-- BEGIN --
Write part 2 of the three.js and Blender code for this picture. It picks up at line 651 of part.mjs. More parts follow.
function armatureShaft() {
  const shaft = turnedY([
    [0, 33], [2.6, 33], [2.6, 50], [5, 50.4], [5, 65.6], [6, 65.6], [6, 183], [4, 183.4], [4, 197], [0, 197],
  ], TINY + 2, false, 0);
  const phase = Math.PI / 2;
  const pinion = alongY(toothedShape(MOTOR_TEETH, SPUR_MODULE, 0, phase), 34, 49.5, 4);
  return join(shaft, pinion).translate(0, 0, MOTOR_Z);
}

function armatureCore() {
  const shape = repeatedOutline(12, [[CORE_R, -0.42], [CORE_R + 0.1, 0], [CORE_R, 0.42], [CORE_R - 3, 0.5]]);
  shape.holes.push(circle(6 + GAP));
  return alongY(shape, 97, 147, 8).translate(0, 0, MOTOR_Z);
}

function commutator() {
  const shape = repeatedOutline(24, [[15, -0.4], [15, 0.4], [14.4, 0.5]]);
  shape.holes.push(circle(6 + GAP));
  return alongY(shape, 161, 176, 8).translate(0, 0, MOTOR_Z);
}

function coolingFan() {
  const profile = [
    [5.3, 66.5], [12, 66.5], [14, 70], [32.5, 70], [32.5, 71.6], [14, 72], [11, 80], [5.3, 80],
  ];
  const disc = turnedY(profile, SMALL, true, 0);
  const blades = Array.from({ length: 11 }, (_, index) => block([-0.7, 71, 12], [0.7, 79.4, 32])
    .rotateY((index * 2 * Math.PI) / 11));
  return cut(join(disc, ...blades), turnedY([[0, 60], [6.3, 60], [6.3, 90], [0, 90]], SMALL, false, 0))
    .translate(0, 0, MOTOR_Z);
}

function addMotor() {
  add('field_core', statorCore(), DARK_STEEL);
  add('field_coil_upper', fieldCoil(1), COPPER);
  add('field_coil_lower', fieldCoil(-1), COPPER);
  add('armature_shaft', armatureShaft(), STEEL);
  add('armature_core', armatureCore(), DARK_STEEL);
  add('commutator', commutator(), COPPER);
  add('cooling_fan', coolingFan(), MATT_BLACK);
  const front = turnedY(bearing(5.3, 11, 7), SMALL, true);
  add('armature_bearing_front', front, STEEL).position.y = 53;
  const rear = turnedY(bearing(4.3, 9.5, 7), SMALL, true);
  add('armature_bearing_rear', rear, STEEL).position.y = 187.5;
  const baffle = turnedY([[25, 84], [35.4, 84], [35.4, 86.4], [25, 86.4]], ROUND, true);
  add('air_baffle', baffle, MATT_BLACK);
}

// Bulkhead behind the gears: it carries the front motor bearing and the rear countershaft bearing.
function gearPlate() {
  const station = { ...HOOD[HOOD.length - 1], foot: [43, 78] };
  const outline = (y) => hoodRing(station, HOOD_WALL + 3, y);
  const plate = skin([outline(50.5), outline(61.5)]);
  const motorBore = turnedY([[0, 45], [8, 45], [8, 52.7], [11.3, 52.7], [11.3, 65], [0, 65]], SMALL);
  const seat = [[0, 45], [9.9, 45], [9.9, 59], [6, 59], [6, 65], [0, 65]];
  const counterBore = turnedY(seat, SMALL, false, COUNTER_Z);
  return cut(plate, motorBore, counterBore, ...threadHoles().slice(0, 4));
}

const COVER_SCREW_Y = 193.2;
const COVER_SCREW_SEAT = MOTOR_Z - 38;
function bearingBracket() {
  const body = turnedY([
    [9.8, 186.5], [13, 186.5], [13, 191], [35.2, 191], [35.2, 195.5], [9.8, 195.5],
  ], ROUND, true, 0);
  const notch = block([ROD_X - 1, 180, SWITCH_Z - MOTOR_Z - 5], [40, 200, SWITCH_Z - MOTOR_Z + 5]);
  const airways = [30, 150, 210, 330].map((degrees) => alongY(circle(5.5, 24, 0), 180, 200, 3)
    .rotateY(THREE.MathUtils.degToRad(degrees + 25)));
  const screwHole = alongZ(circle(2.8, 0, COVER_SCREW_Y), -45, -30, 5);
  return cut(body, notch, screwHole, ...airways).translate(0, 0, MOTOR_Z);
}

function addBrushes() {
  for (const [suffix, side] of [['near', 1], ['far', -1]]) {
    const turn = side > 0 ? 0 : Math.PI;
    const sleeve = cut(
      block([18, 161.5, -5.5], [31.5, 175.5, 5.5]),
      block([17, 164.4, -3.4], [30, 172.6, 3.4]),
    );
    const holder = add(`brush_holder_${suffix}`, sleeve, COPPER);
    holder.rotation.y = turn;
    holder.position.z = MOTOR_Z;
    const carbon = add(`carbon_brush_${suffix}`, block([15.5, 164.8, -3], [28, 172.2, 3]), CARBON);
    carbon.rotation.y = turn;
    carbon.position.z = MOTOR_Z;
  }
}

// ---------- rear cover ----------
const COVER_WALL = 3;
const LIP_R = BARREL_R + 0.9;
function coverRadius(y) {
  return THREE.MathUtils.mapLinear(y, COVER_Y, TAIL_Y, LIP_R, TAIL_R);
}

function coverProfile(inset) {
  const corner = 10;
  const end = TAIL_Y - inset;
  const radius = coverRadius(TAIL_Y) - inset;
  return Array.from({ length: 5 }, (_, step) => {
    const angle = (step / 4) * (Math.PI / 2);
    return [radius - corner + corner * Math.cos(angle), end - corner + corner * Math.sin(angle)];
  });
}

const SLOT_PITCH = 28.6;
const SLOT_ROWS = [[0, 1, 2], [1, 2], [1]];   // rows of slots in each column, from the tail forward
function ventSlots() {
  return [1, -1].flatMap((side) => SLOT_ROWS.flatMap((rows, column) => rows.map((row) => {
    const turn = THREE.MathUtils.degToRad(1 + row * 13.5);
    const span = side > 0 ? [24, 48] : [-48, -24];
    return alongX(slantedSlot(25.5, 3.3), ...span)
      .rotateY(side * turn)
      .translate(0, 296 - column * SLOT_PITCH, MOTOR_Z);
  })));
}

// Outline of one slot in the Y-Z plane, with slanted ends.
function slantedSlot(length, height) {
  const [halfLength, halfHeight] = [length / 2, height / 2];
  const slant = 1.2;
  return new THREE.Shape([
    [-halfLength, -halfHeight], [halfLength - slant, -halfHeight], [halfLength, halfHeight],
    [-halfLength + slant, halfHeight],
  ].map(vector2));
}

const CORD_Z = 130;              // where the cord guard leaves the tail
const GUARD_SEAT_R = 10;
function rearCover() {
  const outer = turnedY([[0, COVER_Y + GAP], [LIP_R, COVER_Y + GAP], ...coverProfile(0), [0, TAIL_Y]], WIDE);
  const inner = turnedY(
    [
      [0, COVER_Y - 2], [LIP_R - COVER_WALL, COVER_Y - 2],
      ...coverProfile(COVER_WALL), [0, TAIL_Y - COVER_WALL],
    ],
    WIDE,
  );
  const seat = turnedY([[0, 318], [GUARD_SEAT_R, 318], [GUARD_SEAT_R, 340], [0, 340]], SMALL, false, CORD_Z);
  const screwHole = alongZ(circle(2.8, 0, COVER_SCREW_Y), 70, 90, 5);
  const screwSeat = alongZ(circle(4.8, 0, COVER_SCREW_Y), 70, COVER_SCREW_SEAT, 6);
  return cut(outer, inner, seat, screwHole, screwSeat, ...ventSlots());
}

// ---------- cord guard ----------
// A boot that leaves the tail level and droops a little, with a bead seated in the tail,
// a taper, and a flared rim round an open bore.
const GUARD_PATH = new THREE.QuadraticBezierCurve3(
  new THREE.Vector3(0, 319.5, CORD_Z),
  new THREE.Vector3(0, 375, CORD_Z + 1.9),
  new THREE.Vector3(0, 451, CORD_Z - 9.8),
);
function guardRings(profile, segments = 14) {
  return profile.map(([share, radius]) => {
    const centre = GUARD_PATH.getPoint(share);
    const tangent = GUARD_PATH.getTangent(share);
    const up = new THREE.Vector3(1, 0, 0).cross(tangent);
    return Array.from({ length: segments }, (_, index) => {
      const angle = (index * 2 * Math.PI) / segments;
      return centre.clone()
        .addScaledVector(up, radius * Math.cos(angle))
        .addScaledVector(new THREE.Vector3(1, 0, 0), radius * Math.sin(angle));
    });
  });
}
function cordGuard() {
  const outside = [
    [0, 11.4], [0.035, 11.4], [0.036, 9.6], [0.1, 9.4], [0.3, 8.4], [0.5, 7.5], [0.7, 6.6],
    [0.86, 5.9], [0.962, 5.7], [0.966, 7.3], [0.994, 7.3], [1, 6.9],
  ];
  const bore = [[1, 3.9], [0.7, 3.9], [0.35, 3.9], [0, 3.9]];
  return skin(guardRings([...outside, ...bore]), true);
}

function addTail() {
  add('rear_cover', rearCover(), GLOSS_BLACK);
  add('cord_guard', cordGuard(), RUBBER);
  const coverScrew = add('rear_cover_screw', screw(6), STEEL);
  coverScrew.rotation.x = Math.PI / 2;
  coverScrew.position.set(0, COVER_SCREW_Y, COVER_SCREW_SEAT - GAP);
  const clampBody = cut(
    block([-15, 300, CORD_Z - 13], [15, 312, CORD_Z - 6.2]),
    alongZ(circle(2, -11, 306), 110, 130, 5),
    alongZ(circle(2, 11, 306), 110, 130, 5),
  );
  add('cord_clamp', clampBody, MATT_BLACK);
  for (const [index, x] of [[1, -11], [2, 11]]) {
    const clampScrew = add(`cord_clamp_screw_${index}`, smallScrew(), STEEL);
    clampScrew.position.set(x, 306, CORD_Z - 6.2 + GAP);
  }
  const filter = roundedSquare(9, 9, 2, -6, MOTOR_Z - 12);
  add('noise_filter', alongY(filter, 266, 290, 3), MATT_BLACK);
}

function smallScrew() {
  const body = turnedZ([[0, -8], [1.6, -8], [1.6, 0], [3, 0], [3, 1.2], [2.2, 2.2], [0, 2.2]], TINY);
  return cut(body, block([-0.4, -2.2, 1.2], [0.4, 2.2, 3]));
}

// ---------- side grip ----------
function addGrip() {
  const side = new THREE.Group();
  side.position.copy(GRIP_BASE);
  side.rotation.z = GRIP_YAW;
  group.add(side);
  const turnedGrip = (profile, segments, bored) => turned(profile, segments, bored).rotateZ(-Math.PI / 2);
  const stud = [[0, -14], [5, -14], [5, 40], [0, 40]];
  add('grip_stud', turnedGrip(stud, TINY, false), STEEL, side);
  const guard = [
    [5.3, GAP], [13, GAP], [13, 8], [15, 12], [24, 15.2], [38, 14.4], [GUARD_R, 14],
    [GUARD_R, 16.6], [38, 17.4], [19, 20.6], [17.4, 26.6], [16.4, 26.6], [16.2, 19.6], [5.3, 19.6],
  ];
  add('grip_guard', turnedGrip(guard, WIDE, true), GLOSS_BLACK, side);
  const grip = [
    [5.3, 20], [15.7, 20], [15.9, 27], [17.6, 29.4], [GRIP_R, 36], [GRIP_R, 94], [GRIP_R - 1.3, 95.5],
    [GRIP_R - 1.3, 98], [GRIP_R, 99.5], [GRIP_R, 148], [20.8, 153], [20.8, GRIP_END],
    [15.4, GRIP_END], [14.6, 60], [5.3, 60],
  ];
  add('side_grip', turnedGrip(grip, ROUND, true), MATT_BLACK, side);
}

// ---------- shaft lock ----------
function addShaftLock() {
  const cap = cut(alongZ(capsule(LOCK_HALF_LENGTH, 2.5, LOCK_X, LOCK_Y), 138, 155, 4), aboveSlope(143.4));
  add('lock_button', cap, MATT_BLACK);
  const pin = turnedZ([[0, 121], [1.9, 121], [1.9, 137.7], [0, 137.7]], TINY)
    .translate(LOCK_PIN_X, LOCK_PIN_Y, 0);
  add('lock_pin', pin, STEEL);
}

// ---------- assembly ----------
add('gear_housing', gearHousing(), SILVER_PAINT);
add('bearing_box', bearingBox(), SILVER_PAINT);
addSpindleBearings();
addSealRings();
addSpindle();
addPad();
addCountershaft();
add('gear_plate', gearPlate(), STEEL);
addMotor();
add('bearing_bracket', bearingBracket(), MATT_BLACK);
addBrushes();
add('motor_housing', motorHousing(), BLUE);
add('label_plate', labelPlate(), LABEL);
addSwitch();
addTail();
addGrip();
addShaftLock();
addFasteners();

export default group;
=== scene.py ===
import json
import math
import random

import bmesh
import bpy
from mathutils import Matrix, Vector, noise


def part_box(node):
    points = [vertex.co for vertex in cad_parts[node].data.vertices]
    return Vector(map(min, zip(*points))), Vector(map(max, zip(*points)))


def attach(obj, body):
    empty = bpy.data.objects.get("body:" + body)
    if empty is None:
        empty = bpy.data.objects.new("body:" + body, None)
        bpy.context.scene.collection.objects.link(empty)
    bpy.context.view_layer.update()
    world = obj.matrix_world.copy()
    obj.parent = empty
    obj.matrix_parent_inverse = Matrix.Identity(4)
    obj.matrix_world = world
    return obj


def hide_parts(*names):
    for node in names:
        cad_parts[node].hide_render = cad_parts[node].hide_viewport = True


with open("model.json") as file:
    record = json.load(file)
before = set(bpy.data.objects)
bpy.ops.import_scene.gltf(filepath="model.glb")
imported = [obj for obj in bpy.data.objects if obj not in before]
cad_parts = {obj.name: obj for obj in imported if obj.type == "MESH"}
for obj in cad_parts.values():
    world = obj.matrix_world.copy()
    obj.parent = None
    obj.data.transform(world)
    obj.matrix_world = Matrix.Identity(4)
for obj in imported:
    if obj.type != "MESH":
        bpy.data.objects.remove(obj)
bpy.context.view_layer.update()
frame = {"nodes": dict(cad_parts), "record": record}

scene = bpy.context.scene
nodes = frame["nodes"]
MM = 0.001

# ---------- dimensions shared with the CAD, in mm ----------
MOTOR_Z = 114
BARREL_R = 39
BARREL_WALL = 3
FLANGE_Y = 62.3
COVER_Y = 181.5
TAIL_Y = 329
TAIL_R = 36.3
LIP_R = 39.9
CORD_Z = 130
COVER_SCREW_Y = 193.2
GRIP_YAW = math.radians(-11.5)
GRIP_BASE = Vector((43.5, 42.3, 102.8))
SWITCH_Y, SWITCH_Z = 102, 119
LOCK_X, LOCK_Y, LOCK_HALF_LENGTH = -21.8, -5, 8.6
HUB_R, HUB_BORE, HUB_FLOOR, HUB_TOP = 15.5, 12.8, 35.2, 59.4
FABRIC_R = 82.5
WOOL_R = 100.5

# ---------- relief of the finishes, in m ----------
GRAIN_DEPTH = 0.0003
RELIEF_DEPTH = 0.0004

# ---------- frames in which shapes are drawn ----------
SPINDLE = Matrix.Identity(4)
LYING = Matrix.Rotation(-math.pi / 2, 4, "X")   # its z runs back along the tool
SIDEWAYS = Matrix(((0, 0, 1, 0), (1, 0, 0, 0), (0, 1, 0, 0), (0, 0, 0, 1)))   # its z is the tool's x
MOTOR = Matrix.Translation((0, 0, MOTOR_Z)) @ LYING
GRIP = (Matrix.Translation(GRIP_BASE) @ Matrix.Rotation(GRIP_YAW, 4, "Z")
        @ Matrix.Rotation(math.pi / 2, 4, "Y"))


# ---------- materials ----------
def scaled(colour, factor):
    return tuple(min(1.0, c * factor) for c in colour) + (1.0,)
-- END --
-- BEGIN --
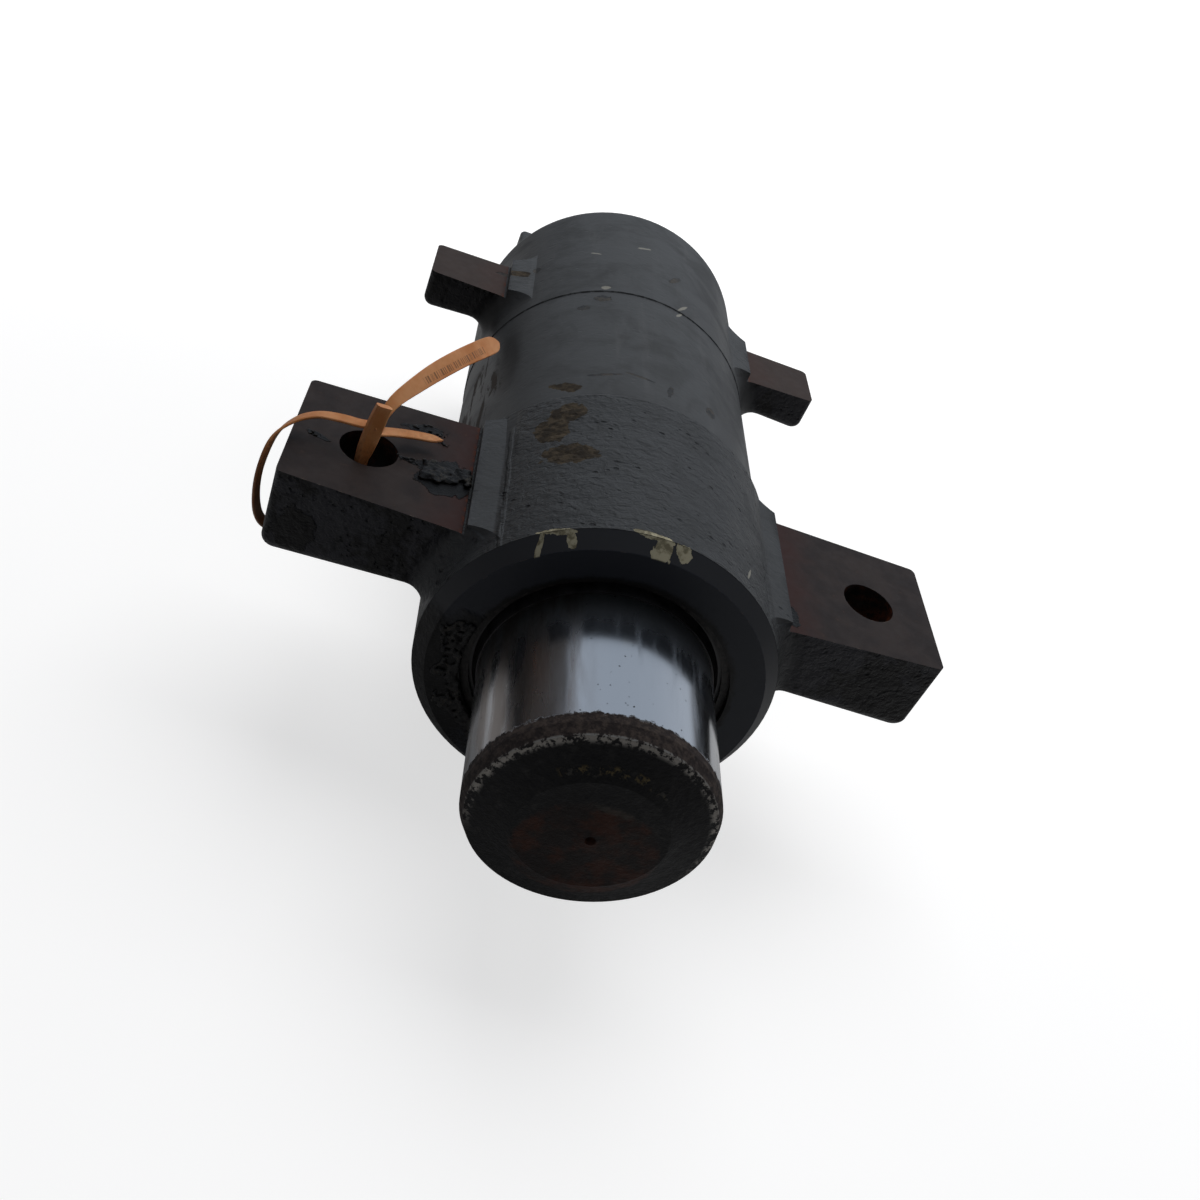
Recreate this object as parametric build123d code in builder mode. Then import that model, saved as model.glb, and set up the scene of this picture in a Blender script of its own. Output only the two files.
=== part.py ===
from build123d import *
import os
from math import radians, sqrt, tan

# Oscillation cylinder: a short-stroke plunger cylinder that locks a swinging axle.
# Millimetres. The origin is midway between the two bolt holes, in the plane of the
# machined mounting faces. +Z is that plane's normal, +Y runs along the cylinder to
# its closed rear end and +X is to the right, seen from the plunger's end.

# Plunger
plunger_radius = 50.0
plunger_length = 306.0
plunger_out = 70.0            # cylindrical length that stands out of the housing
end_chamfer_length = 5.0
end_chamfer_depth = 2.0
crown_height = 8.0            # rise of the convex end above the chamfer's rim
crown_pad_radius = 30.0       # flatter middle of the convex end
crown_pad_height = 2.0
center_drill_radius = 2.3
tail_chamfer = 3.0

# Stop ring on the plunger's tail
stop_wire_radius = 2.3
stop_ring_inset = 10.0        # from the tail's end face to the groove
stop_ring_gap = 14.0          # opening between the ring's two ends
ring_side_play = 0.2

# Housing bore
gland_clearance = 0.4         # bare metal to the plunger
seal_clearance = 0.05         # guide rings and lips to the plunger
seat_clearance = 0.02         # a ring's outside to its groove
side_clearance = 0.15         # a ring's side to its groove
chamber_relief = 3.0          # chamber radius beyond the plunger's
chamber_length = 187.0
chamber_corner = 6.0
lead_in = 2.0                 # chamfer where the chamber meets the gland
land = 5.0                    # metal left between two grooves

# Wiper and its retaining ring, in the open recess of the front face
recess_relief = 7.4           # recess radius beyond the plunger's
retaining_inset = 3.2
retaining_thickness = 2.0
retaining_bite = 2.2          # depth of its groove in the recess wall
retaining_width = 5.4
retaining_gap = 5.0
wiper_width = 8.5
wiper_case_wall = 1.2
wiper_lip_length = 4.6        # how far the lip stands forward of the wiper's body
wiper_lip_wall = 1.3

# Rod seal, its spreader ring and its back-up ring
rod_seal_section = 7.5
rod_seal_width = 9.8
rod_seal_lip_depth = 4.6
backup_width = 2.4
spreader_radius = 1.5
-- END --
Task directions: Nothing outside the span should appear: copy exactly from the line with "---------- shaft lock" through the line with "imported = [obj".

Result for this exercise:
// ---------- shaft lock ----------
function addShaftLock() {
  const cap = cut(alongZ(capsule(LOCK_HALF_LENGTH, 2.5, LOCK_X, LOCK_Y), 138, 155, 4), aboveSlope(143.4));
  add('lock_button', cap, MATT_BLACK);
  const pin = turnedZ([[0, 121], [1.9, 121], [1.9, 137.7], [0, 137.7]], TINY)
    .translate(LOCK_PIN_X, LOCK_PIN_Y, 0);
  add('lock_pin', pin, STEEL);
}

// ---------- assembly ----------
add('gear_housing', gearHousing(), SILVER_PAINT);
add('bearing_box', bearingBox(), SILVER_PAINT);
addSpindleBearings();
addSealRings();
addSpindle();
addPad();
addCountershaft();
add('gear_plate', gearPlate(), STEEL);
addMotor();
add('bearing_bracket', bearingBracket(), MATT_BLACK);
addBrushes();
add('motor_housing', motorHousing(), BLUE);
add('label_plate', labelPlate(), LABEL);
addSwitch();
addTail();
addGrip();
addShaftLock();
addFasteners();

export default group;
=== scene.py ===
import json
import math
import random

import bmesh
import bpy
from mathutils import Matrix, Vector, noise


def part_box(node):
    points = [vertex.co for vertex in cad_parts[node].data.vertices]
    return Vector(map(min, zip(*points))), Vector(map(max, zip(*points)))


def attach(obj, body):
    empty = bpy.data.objects.get("body:" + body)
    if empty is None:
        empty = bpy.data.objects.new("body:" + body, None)
        bpy.context.scene.collection.objects.link(empty)
    bpy.context.view_layer.update()
    world = obj.matrix_world.copy()
    obj.parent = empty
    obj.matrix_parent_inverse = Matrix.Identity(4)
    obj.matrix_world = world
    return obj


def hide_parts(*names):
    for node in names:
        cad_parts[node].hide_render = cad_parts[node].hide_viewport = True


with open("model.json") as file:
    record = json.load(file)
before = set(bpy.data.objects)
bpy.ops.import_scene.gltf(filepath="model.glb")
imported = [obj for obj in bpy.data.objects if obj not in before]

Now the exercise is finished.